Today is world kidney day.

We hear a lot of about cancer and heart disease in the press, but kidney disease doesn’t seem to trigger much thought, unless it is an article about transplantation (especially when it involves the kindness of a virtual stranger giving up a kidney so that another person can lead a healthier and more productive life).

I admit to thinking about kidneys more than the average. A congenital health problem led to a nephrectomy, removing a kidney, when I was 11 years old. In those days that meant an incision that wrapped almost from the belly button in front all the way around to almost the middle of the back. Yes, I have a very large scar. My single kidney has mild impairment, but I consider myself lucky. My kidney function has remained stable for more than 30 years.

But we should probably all think about kidney disease just a little bit more. It affects 13% of American adults (20 years and older). That’s 26 million people, and two-thirds of them have advanced kidney disease.

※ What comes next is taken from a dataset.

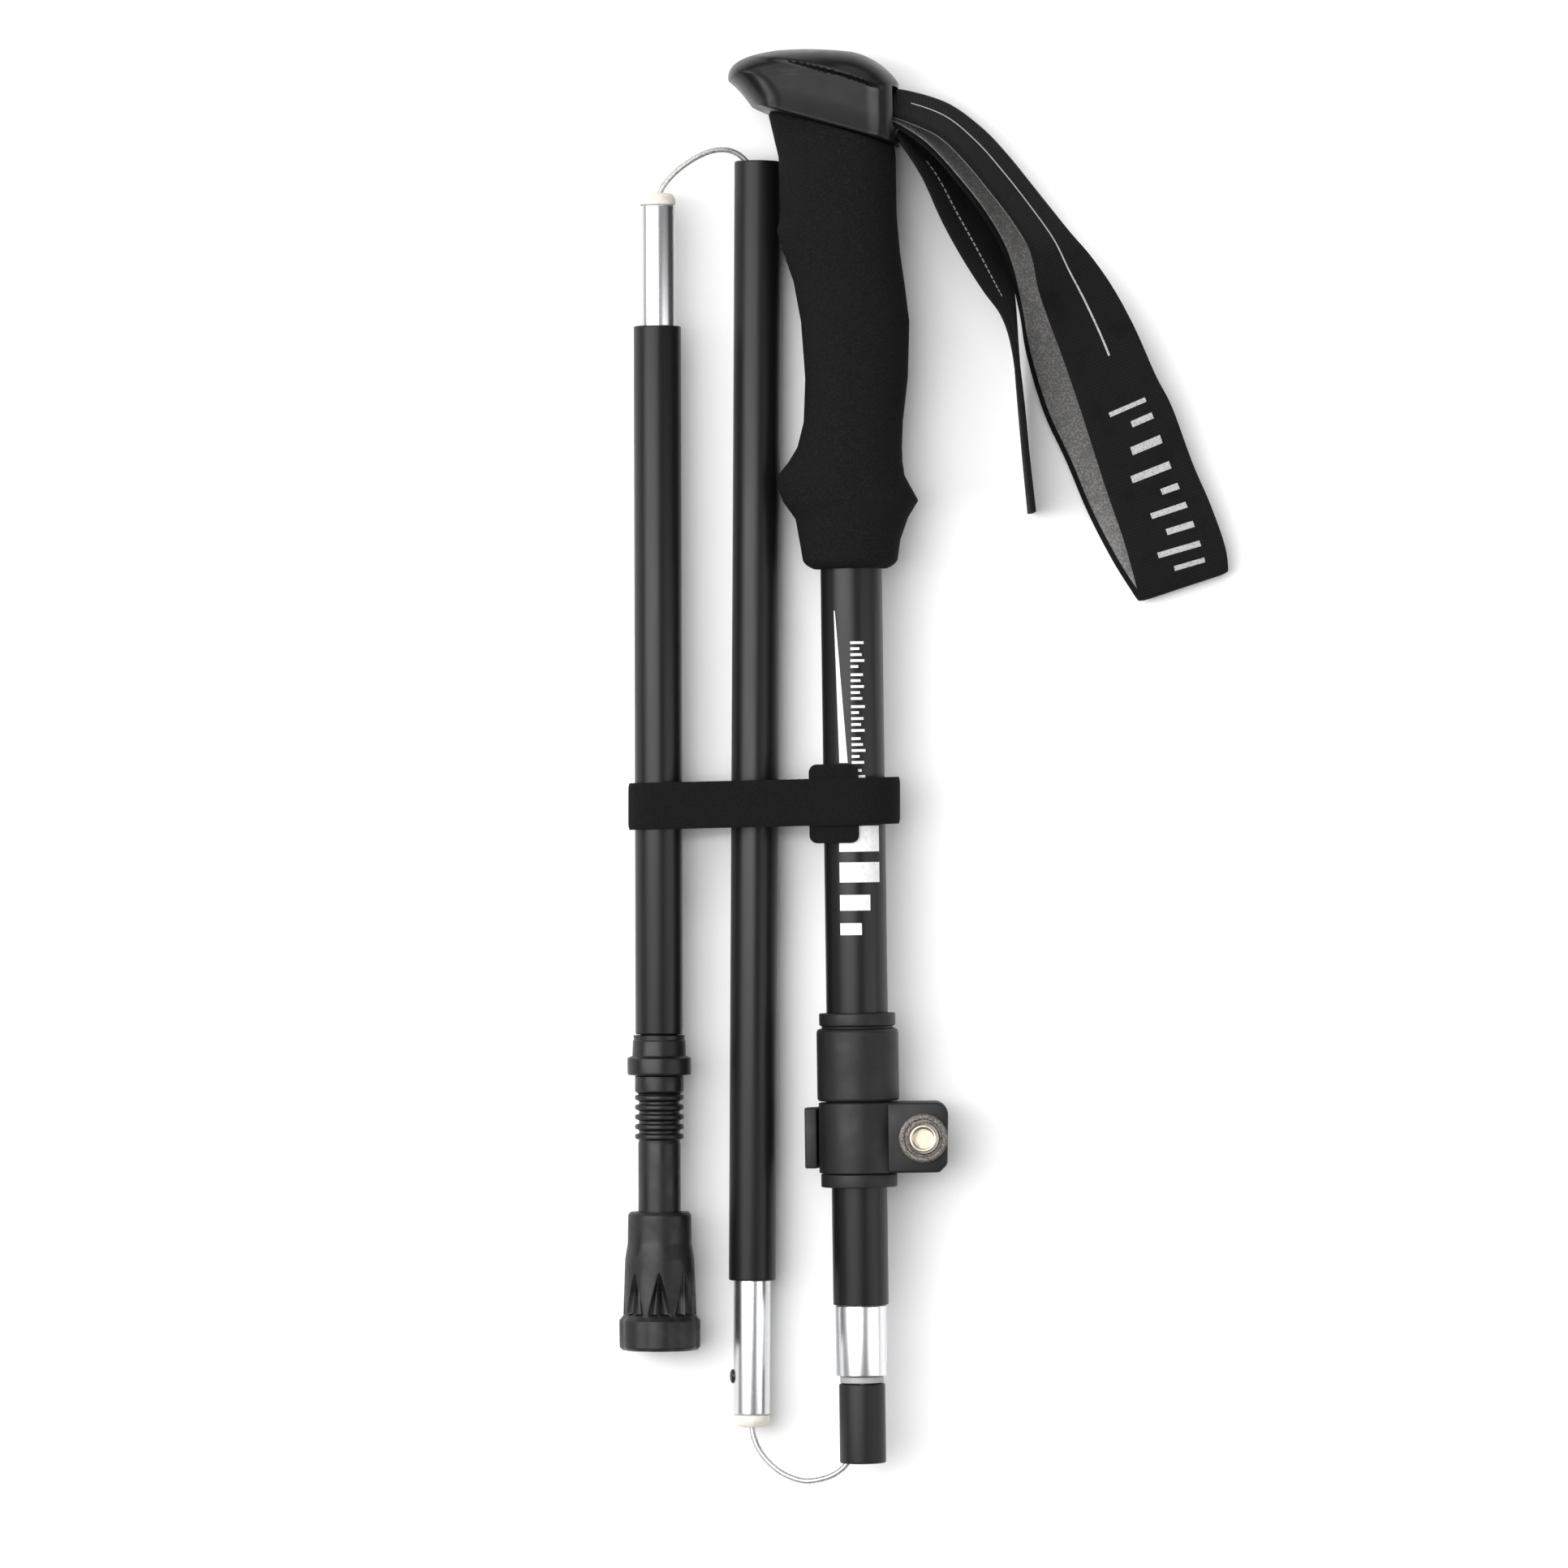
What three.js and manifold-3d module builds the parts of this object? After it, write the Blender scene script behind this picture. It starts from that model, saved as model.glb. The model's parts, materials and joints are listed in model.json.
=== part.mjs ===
// Folding trekking pole, folded flat and lying on a surface.
// Millimetres. +Y runs along the pole towards the handle, +X across it, +Z up from the surface.
// Three sections lie side by side: the handle section, the middle section and the tip section.
// Each section is a group whose own y axis is the section's centre line.

import * as THREE from 'three';
import { mergeVertices } from 'three/addons/utils/BufferGeometryUtils.js';
import Module from 'manifold-3d';

const wasm = await Module();
wasm.setup();

// ---------- driving dimensions ----------

const GAP = 0.3; // clearance between two pieces that touch
const SIDES = 22; // facets round a turned piece
const ORIGIN_SHIFT = [0, 0.51, -0.2]; // puts the origin under the middle of the whole object

// Where each section's centre line crosses y = 0, its height and its lean in the plane.
const HANDLE_LINE = { x: -22.76, z: 20, lean: 0.01338 };
const MIDDLE_LINE = { x: -54.45, z: 9.7, lean: -0.00514 };
const TIP_LINE = { x: -85.38, z: 13.2, lean: 0.0026 };

// Tubes: outer radius, bore radius and the two ends along the section.
const UPPER_TUBE = { radius: 9.85, bore: 9.2, low: -104, high: 188 };
const LOWER_TUBE = { radius: 8.9, bore: 8.2, low: -172.6, high: 105 };
const MIDDLE_TUBE = { radius: 7.55, bore: 6.25, low: -165.4, high: 194 };
const TIP_TUBE = { radius: 7.6, bore: 6.25, low: -86.3, high: 140.9 };

// Joints between sections: a ferrule pushes into the bore of the next section.
const JOINT_BORE = 6.25;
const FERRULE_RADIUS = 5.92;
const FERRULE_BORE = 5.2;
const FERRULE_GRIP = 25; // length of ferrule held inside its own tube
const MIDDLE_FERRULE_END = -208.3;
const TIP_FERRULE_END = 179.4;
const CAP_LENGTH = 4.2;
const CAP_BORE = 2.2;
const SOCKET_MOUTH = -223.3;
const BUTTON = { y: -196.3, radius: 2.3, face: 7.0, base: 3.6 };
const BUTTON_HOLE_Y = -192.8; // where the button comes to rest once the ferrule is home
const CORD_RADIUS = 0.9;

// Grip: the joint line between the hard head and the foam falls to the right.
const SEAM_Y = 202.4;
const SEAM_ANGLE = -0.279;
const HEAD_HALF_DEPTH = 18;
const FOAM_LOW = 62.9;

// Lever lock.
const LOCK = { top: -79.3, shoulder: -107.4, low: -134.9, ringRadius: 12.2, bodyRadius: 13.1 };
const CLAMP = { low: -130.4, high: -107.9, bore: 10.7, radius: 12.7 };
const EAR = { right: 28.6, front: 8.8, slit: 1.6 };
const SCREW = { x: 20.5, y: -119.3, shank: 2.1, head: 4.9 };
const LEVER_PIN_Z = -15.2;
const LEVER = { low: -129, high: -109.5, eye: 4.6, inner: 14.1, outer: 17.4 };

// Tip.
const RIB = { count: 5, pitch: 3.12, first: -105.6, crest: 7.8, root: 6.5 };
const RUBBER = { top: -143.3, sole: -187.5, neck: 10.1, waist: 11.5, base: 13.0 };
const FLUTES = 8;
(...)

Kidney disease is increasing in America. That is because the two biggest causes, high-blood pressure and diabetes, are on the rise. Another fall out of our obesity epidemic. A staggering 40% of people with diabetes will develop kidney disease. However, there are many other causes of kidney disease including medical conditions that affect the body’s immune system (like lupus), medications, genetic conditions, birth defects (like mine), repeated kidney infections, and obstruction of urine flow from an enlarged prostate or kidney stones.

Like every medical condition, prevention and early detection are both key.

What can you do today to prevent kidney disease?

1. See your doctor for regular check ups. Catching high blood pressure early and treating it will protect your kidneys.

2. Ask your doctor how often you should be screened for diabetes. It varies based on your risk. Take this test through the American Diabetes Association and see if you are due for testing.

3. If you are overweight do your best to lose even 5-7% of your body weight. Talk with your doctor to find out an optimal weight for you. Losing even a small amount of weight will lower your risk of diabetes.

4. If you have high-blood pressure, diabetes, a family history of kidney disease, or a medical condition that can affect your kidneys (such as lupus), get screened for kidney disease.

It’s good to raise awareness, but considering how common kidney disease is it’s probably a good idea to think about your kidney’s more than once a year.